Solitude émerveillée

Les dessins de Stephen Green sont super, très colorés, aussi bon pour raconter la tendresse éprouvée par le père pour son fils que la froideur du vide spatial, mais aussi l’innocence de l’enfant quand il le dessine sur des planches où il vogue au milieu de l’espace. On voit les expressions souvent joyeuses, parfois capricieuses, d’un enfant qui n’en fait qu’à sa tête dans une aventure hors du commun. J’ai tout particulièrement aimé la représentation des créatures spatiales, aussi inquiétantes (l’immensité de certaines) que réconfortantes (comme le singe) pour l’enfant. Les sourires innocents de Kadyn face à une aventure improbable en font presque une émanation du Petit Prince, chaque rencontre incarnant une nouvelle étape d’une vie bouleversée. C’est curieux, plutôt malin, on sent une forte envie de sortir du carcan des nombreuses aventures spatiales qui sont sorties ces dernières années côté comics, avec quelque chose de plus organique, moins axé sur la science-fiction.

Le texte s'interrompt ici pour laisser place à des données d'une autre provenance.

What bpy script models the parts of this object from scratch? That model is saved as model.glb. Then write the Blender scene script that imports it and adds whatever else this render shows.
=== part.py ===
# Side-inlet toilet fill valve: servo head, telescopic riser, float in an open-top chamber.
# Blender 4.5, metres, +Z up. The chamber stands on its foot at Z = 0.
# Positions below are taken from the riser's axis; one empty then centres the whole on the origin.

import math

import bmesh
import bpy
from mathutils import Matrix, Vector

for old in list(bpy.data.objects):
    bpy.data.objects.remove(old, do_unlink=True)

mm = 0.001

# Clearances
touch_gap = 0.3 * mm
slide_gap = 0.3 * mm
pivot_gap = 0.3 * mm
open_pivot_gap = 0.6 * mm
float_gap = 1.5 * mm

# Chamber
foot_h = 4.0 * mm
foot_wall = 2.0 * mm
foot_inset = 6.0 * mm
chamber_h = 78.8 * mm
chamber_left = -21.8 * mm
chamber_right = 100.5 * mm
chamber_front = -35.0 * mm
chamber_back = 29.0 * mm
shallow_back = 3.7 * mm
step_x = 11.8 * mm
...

S’il lui manque malgré tout un petit quelque chose de vie et de rythme pour en faire un indispensable, Sea of Stars a pour lui toute la sympathie inspirée par son petit héros, du haut d’une aventure étonnante où l’enfant part à la rencontre des étrangetés qui peuplent l’espace, pas si vide qu’imaginé. Sous ses airs de science-fiction, Sea of Stars est en réalité un drame familial où le voyage, presque initiatique, permet au fils et au père de mieux se comprendre. Une belle histoire dans un bel enrobage, grâce à des dessins qui donnent vie à un espace quasi-féérique.

  • Sea of Stars est disponible depuis le 1er juillet 2022 en librairie aux éditions Urban Comics.